**Objective:** Write out exactly the lines of the entries below from the one holding "base_shell();" to the one holding "before = set(bpy.data.objects)", inclusive, and leave out all other lines.

**Material shown:**
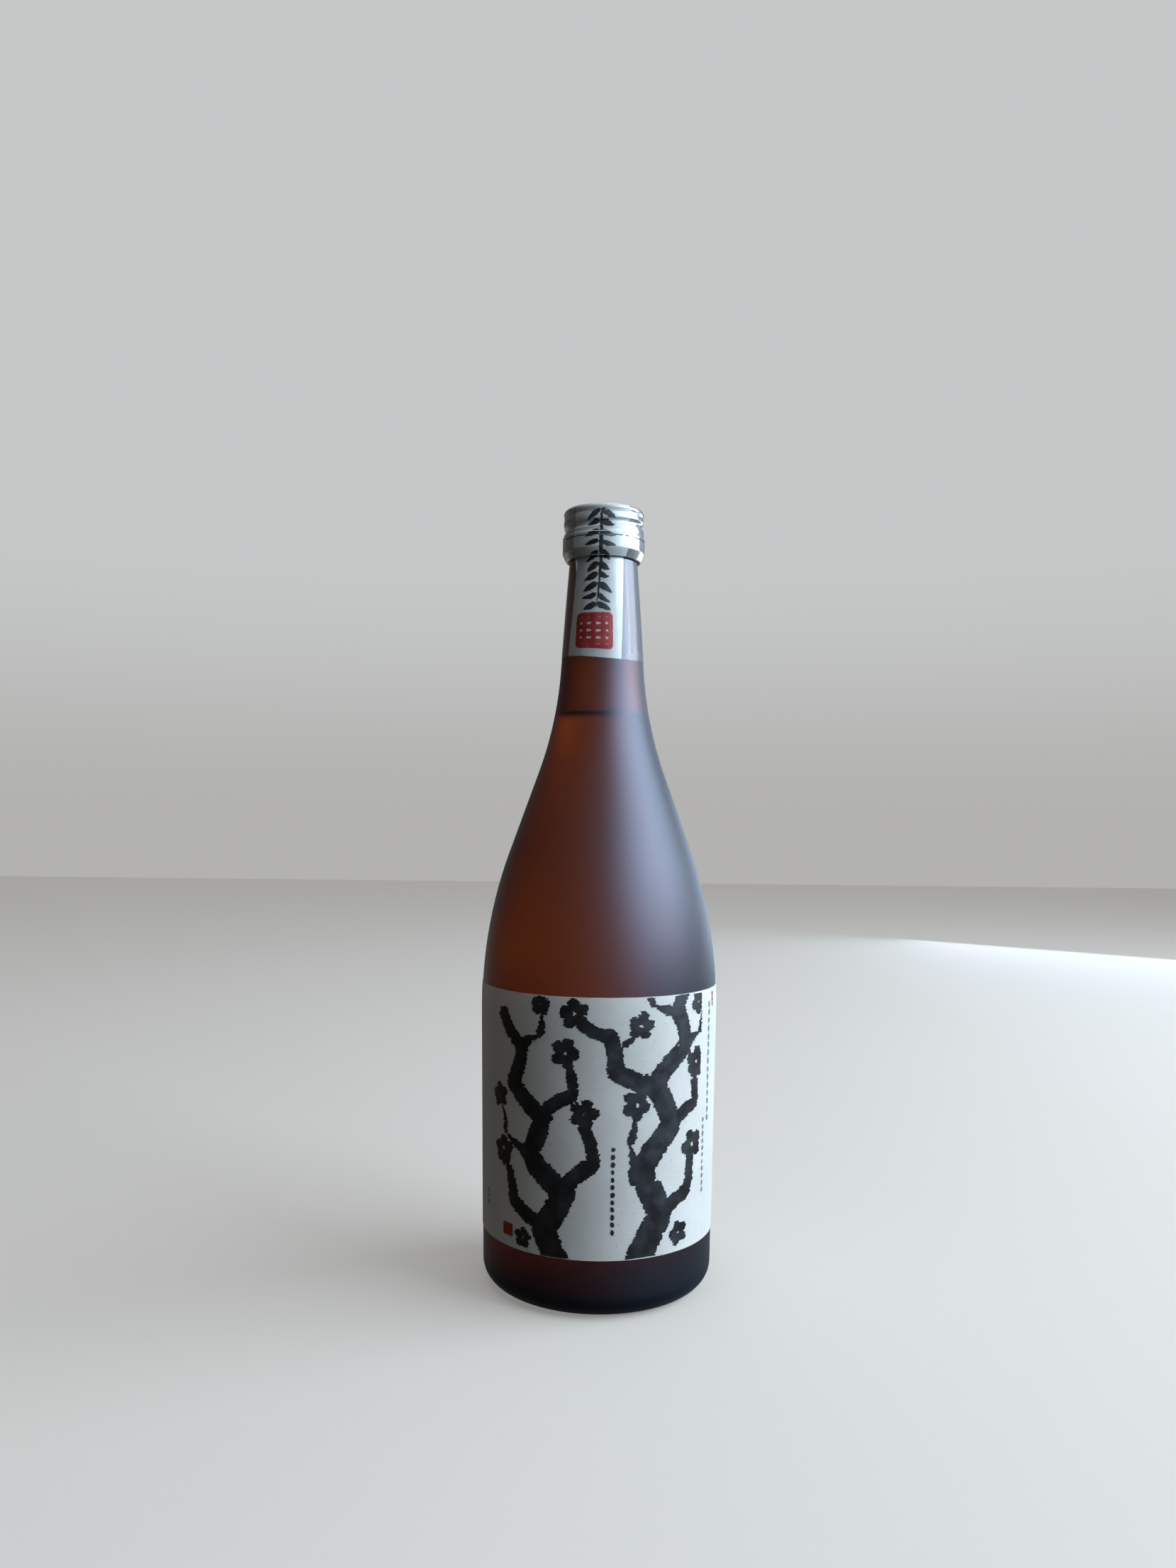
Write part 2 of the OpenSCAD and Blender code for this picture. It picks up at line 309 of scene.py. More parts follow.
bottle = {
    "bodyR": 42.1, "widestZ": 98.3, "bodyLean": 1.0, "heelR": 7.5, "wall": 2.9, "baseT": 4.5, "puntH": 3.0,
    "bearing": 2.0, "floorR": 9.0, "shoulderR": 159.0, "slopeLean": 19.5, "hollowR": 138.0, "neckLean": 4.1,
    "neckLength": 58.2, "neckR": 12.35, "boreR": 9.5, "boreLength": 19.0, "rootR": 12.9, "lipR": 1.1,
    "threadH": 0.85, "pitch": 4.2, "threadTurns": 1.5, "threadDrop": 2.1, "threadStart": -78.6,
    "ringR": 14.4, "ringH": 2.4, "ringDrop": 13.4, "ringEdge": 0.3, "fillZ": 201.6,
}


def sinD(angle):
    return math.sin(math.radians(angle))


def cosD(angle):
    return math.cos(math.radians(angle))


def tanD(angle):
    return math.tan(math.radians(angle))


def outlineCentres():
    b = bottle
    shoulder = (b["bodyR"] - b["shoulderR"], b["widestZ"])
    startR = shoulder[0] + b["shoulderR"] * cosD(b["bodyLean"])
    startZ = shoulder[1] - b["shoulderR"] * sinD(b["bodyLean"])
    drop = startZ - b["heelR"] * (1 - sinD(b["bodyLean"]))
    heelX = startR - drop * tanD(b["bodyLean"]) - b["heelR"] * cosD(b["bodyLean"])
    crossR = b["neckR"] + b["neckLength"] * tanD(b["neckLean"])
    endR = shoulder[0] + b["shoulderR"] * cosD(b["slopeLean"])
    crossZ = shoulder[1] + b["shoulderR"] * sinD(b["slopeLean"]) + (endR - crossR) / tanD(b["slopeLean"])
    back = b["hollowR"] * tanD((b["slopeLean"] - b["neckLean"]) / 2)
    hollow = (crossR + back * sinD(b["slopeLean"]) + b["hollowR"] * cosD(b["slopeLean"]),
              crossZ - back * cosD(b["slopeLean"]) + b["hollowR"] * sinD(b["slopeLean"]))
    return (heelX, b["heelR"]), shoulder, hollow


heelC, shoulderC, hollowC = outlineCentres()
lipZ = glassHigh.z / mm
ringZ = lipZ - bottle["ringDrop"]  # middle of the locking ring
neckTop = ringZ - bottle["ringH"] / 2 - (bottle["ringR"] - bottle["neckR"])


def outlineRadius(z, out=0.0):
    # radius of the bottle's outside at height z, moved outwards by out
    b = bottle
    heelR, shoulderR, hollowR = b["heelR"] + out, b["shoulderR"] + out, b["hollowR"] - out
    heelEnd = heelC[1] - heelR * sinD(b["bodyLean"])
    shoulderStart = shoulderC[1] - shoulderR * sinD(b["bodyLean"])
    shoulderEnd = shoulderC[1] + shoulderR * sinD(b["slopeLean"])
    hollowStart = hollowC[1] - hollowR * sinD(b["slopeLean"])
    hollowEnd = hollowC[1] - hollowR * sinD(b["neckLean"])
    if z < heelEnd:
        return heelC[0] + math.sqrt(max(heelR ** 2 - (z - heelC[1]) ** 2, 0))
    if z < shoulderStart:
        return shoulderC[0] + shoulderR * cosD(b["bodyLean"]) - (shoulderStart - z) * tanD(b["bodyLean"])
    if z < shoulderEnd:
        return shoulderC[0] + math.sqrt(shoulderR ** 2 - (z - shoulderC[1]) ** 2)
    if z < hollowStart:
        return shoulderC[0] + shoulderR * cosD(b["slopeLean"]) - (z - shoulderEnd) * tanD(b["slopeLean"])
    if z < hollowEnd:
        return hollowC[0] - math.sqrt(hollowR ** 2 - (z - hollowC[1]) ** 2)
    return hollowC[0] - hollowR * cosD(b["neckLean"]) - (z - hollowEnd) * tanD(b["neckLean"])


def dome(reach, rise, rimZ, count):
    # from the axis out to reach, like the hollow under the base
    big = (reach ** 2 + rise ** 2) / (2 * rise)
    steps = [reach * i / count for i in range(count + 1)]
    return [(r, rimZ + rise - big + math.sqrt(big ** 2 - r ** 2)) for r in steps]


def insidePath(topZ, out):
    # the inner wall from the floor's centre up to topZ, moved outwards by out
    b = bottle
    floorC = (outlineRadius(b["baseT"] + b["floorR"], -b["wall"]) - b["floorR"], b["baseT"] + b["floorR"])
    floor = [(r, z - out) for r, z in dome(floorC[0], b["puntH"], b["baseT"], 12)]
    corner = arc(floorC, b["floorR"] + out, -90, -b["bodyLean"], 12)
    heights = np.linspace(floorC[1] + 1.5, topZ, 72)
    return floor + corner[1:] + [(outlineRadius(z, out - b["wall"]), z) for z in heights]


# frosted brown glass

glassLook = {
    "rough": 0.49, "innerRough": 0.05, "ior": 1.5, "tint": (0.79, 0.515, 0.15, 1), "density": 950,
    "gleam": (0.42, 0.72, 1.0, 1), "bloom": (0.35, 0.68, 1.0, 1), "waviness": 3.0,
    "cleanDepth": 1.2, "cleanFloor": 3.6,  # deeper in the wall and higher than this, nothing is etched
}


def brownGlass():
    # one material for the whole wall; the attribute frost is 1 where the glass is etched
    material, tree, shader = newMaterial("brownGlass")
    shader.inputs["Base Color"].default_value = (1, 1, 1, 1)
    shader.inputs["IOR"].default_value = glassLook["ior"]
    shader.inputs["Transmission Weight"].default_value = 1
    shader.inputs["Specular Tint"].default_value = glassLook["gleam"]
    shader.inputs["Specular IOR Level"].default_value = 0.75
    shader.inputs["Coat Weight"].default_value = 0.35
    shader.inputs["Coat Roughness"].default_value = glassLook["rough"]
    shader.inputs["Sheen Weight"].default_value = 0.08
    shader.inputs["Sheen Roughness"].default_value = 0.45
    shader.inputs["Sheen Tint"].default_value = glassLook["bloom"]
    frost = node(tree, "ShaderNodeAttribute", {"attribute_name": "frost"})
    rough = spread(tree, frost.outputs["Fac"], 0, 1, glassLook["innerRough"], glassLook["rough"])
    tree.links.new(rough, shader.inputs["Roughness"])
    etch = noiseTexture(tree, objectCoords(tree), 2600, detail=2, roughness=0.6)
    grain = combine(tree, "MULTIPLY", etch, frost.outputs["Fac"])
    wave = noiseTexture(tree, objectCoords(tree, (1, 1, 0.35)), 55, detail=2)
    addBump(tree, shader, combine(tree, "MULTIPLY_ADD", wave, glassLook["waviness"], grain), 0.35, 0.00006)
    absorb = node(tree, "ShaderNodeVolumeAbsorption", Color=glassLook["tint"], Density=glassLook["density"])
    tree.links.new(absorb.outputs[0], tree.nodes["Material Output"].inputs["Volume"])
    return material


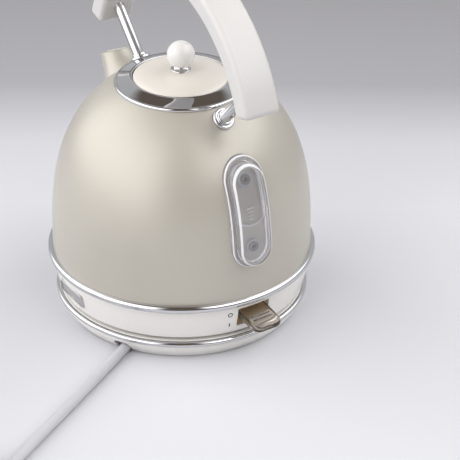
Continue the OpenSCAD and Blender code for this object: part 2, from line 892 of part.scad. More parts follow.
// Open at the top, where it meets the housing's lip
module switch_bracket() {
    depth = 8;
    low = slot_z - slot_h / 2 - bracket_wall;
    high = ring_z - lip_t - seat_gap;
    color("darkkhaki") difference() {
        intersection() {
            rotate([0, 0, slot_az]) translate([pivot_x - depth, -slot_w / 2 - bracket_wall, low])
                cube([3 * depth, slot_w + 2 * bracket_wall, high - low]);
            housing_solid(-housing_wall - press_gap);
        }
        rotate([0, 0, slot_az]) translate([pivot_x - depth + bracket_wall, -slot_w / 2, low + bracket_wall])
            cube([3 * depth, slot_w, 2 * slot_h]);
        at_pivot() rotate([90, 0, 0]) cylinder(r = switch_pin_r + 0.02, h = 2 * slot_w, center = true);
    }
}

module switch_pin() {
    color("silver") at_pivot() rotate([90, 0, 0])
        cylinder(r = switch_pin_r, h = slot_w + 2 * bracket_wall, center = true, $fn = 48);
}

// Plan of the lever: square at the pivot, round at the tip
module lever_plan(reach) {
    tip = 6;
    translate([0, -lever_w / 2]) square([reach - tip, lever_w]);
    translate([0, -lever_w / 2 + tip]) square([reach, lever_w - 2 * tip]);
    for (side = [-1, 1]) translate([reach - tip, side * (lever_w / 2 - tip)]) circle(tip, $fn = 48);
}

module switch_lever() {
    reach = (housing_mid_r + lever_out - pivot_x) / cos(lever_slope);
    color("gray", 0.6) at_pivot() rotate([0, lever_slope, 0]) difference() {
        union() {
            intersection() {
                translate([0, 0, -lever_t / 2]) linear_extrude(lever_t) lever_plan(reach);
                rotate([90, 0, 0]) linear_extrude(lever_w + 2, center = true) union() {
                    translate([0, -lever_t / 2]) square([reach - lever_t / 2, lever_t]);
                    translate([reach - lever_t / 2, 0]) circle(lever_t / 2, $fn = 48);
                }
            }
            rotate([90, 0, 0]) cylinder(r = lever_boss_r, h = slot_w - 2 * seat_gap, center = true, $fn = 48);
            for (x = [9, 12.5]) translate([reach - x, 0, lever_t / 2 - 0.2])
                rotate([90, 0, 0]) cylinder(r = 0.8, h = lever_w - 8, center = true, $fn = 24);
        }
        rotate([90, 0, 0]) cylinder(r = switch_pin_r + pin_gap, h = 2 * slot_w, center = true, $fn = 48);
    }
}

/* Limescale filter behind the spout */

// Part of the sheet inside the dome's wall that shows through an outline towards -X
module filter_sheet(skin, t) {
    intersection() {
        difference() {
            dome_solid(-skin);
            dome_solid(-skin - t);
        }
        translate([0, 0, filter_z]) rotate([90, 0, -90]) linear_extrude(dome_foot_r) children();
    }
}

module filter_frame() {
    color("gainsboro") filter_sheet(filter_skin, filter_t) difference() {
        rounded_rect(filter_w, filter_h, 6);
        rounded_rect(filter_w - 2 * filter_bar, filter_h - 2 * filter_bar, 4);
    }
}

module filter_mesh() {
    mesh_t = 0.6;
    color("silver") filter_sheet(filter_skin + (filter_t - mesh_t) / 2, mesh_t)
        rounded_rect(filter_w - 2 * (filter_bar + press_gap), filter_h - 2 * (filter_bar + press_gap), 4);
}

/* Lid */

module lid_cap() {
    steps = 10;
    cap_t = 1.4;
    color("wheat") rotate_extrude($fn = 144) difference() {
        polygon([
            [3, cap_edge - 1],
            [lid_r, cap_edge - 1],
            for (i = [0 : steps]) let (a = 90 * i / steps)
                [3 + (lid_r - 3) * cos(a), cap_edge + (cap_top - cap_edge) * sin(a)]
        ]);
        translate([0, -cap_t]) polygon([
            [0, cap_edge - 2],
            [lid_r - cap_t, cap_edge - 2],
            for (i = [0 : steps]) let (a = 90 * i / steps)
                [3 + (lid_r - cap_t - 3) * cos(a), cap_edge + (cap_top - cap_edge) * sin(a)],
            [0, cap_top]
        ]);
    }
}

module lid_skirt() {
    skirt_r = lid_r - 0.4;
    color("gainsboro") rotate_extrude($fn = 144) difference() {
        polygon([
            [0, lid_seat], [skirt_r, lid_seat], [skirt_r, lid_seat + 3], [skirt_r - 1, lid_seat + 3],
            [skirt_r - 1, lid_seat + 5.6], [skirt_r, lid_seat + 5.6], [skirt_r, cap_edge - 1],
            [skirt_r - 3, cap_edge - 1], [skirt_r - 3, lid_seat + 1.6], [6, lid_seat + 1.6],
            [6, cap_top - 1.4], [0, cap_top - 1.4]
        ]);
        square([1.6, cap_top]);
    }
}

module lid_seal() {
    skirt_r = lid_r - 0.4;
    color("lightgray") translate([0, 0, lid_seat + 3.1])
        ring(neck_r - 0.2, skirt_r - 1 + press_gap, 2.4, $fn = 144);
}

module knob_collar() {
    color("silver") translate([0, 0, cap_top]) rotate_extrude()
        polygon([[0, 0.02], [knob_collar_r, 0.02], [knob_collar_r, 0.8], [4.6, 1.6], [4.2, knob_collar_h], [0, knob_collar_h]]);
}

module knob() {
    centre = knob_h - knob_r;
    color("ivory") translate([0, 0, cap_top]) rotate_extrude() intersection() {
        union() {
            translate([0, centre]) circle(knob_r);
            translate([0, knob_collar_h]) square([4.2, centre - knob_collar_h]);
        }
        translate([0, knob_collar_h]) square([2 * knob_r, 2 * knob_h]);
    }
}

base_shell();
base_trim_ring();
base_cover();
base_foot_ring();
base_screws();
base_connector();
connector_contacts();
cord_gland();
mains_cord();
mains_cord_coil();
mains_cord_tail();
cord_tie();
plug_body();
plug_pins();
socket_ring();
socket_pin();
housing_floor();
floor_screws();
bottom_housing();
badge_plate();
upper_trim_ring();
heating_plate();
heating_element();
control_unit();
steam_tube();
dome_shell();
spout();
lid_collar();
gauge_window();
gauge_seals();
gauge_bushings();
handle();
handle_stud_rear();
handle_stud_front();
stud_nuts();
switch_bracket();
switch_pin();
switch_lever();
filter_frame();
filter_mesh();
lid_cap();
lid_skirt();
lid_seal();
knob_collar();
knob();
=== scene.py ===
# Dome kettle with an arched handle on its corded power base: the looks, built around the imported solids.
import json
import math

import bmesh
import bpy
import numpy as np
from mathutils import Matrix, Vector


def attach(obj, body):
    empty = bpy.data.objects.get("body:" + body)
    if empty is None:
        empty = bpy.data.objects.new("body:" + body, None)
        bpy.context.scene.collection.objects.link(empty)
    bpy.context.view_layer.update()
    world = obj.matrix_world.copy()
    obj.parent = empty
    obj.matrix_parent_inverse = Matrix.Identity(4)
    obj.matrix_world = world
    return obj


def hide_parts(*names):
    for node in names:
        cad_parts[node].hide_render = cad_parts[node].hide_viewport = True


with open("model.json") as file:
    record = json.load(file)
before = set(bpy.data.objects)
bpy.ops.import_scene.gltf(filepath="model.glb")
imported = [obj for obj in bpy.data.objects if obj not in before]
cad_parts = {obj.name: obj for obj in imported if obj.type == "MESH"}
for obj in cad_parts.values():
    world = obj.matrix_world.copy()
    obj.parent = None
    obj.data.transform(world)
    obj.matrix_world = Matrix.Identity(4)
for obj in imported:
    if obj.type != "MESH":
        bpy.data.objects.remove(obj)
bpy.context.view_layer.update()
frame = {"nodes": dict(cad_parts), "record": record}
nodes = frame["nodes"]
mm = 0.001
tiny = 0.02  # mm, the least radius or width of an outline, so that its points stay apart


def pick(settings, names):
    return [settings[name] for name in names.split()]


cameraSetup = {
    "azimuth": 57.0,        # degrees round the kettle, 0 looks along +Y
    "elevation": 30.12,
    "distance": 1425.0,     # from the axis, mm
    "right": 34.3,          # how far the view's centre lies from the axis, mm
    "up": 46.0,
    "roll": -0.54,
    "lens": 154.1,
    "sensor": 36,
    "clip": (0.05, 50),     # metres
}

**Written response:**
base_shell();
base_trim_ring();
base_cover();
base_foot_ring();
base_screws();
base_connector();
connector_contacts();
cord_gland();
mains_cord();
mains_cord_coil();
mains_cord_tail();
cord_tie();
plug_body();
plug_pins();
socket_ring();
socket_pin();
housing_floor();
floor_screws();
bottom_housing();
badge_plate();
upper_trim_ring();
heating_plate();
heating_element();
control_unit();
steam_tube();
dome_shell();
spout();
lid_collar();
gauge_window();
gauge_seals();
gauge_bushings();
handle();
handle_stud_rear();
handle_stud_front();
stud_nuts();
switch_bracket();
switch_pin();
switch_lever();
filter_frame();
filter_mesh();
lid_cap();
lid_skirt();
lid_seal();
knob_collar();
knob();
=== scene.py ===
# Dome kettle with an arched handle on its corded power base: the looks, built around the imported solids.
import json
import math

import bmesh
import bpy
import numpy as np
from mathutils import Matrix, Vector


def attach(obj, body):
    empty = bpy.data.objects.get("body:" + body)
    if empty is None:
        empty = bpy.data.objects.new("body:" + body, None)
        bpy.context.scene.collection.objects.link(empty)
    bpy.context.view_layer.update()
    world = obj.matrix_world.copy()
    obj.parent = empty
    obj.matrix_parent_inverse = Matrix.Identity(4)
    obj.matrix_world = world
    return obj


def hide_parts(*names):
    for node in names:
        cad_parts[node].hide_render = cad_parts[node].hide_viewport = True


with open("model.json") as file:
    record = json.load(file)
before = set(bpy.data.objects)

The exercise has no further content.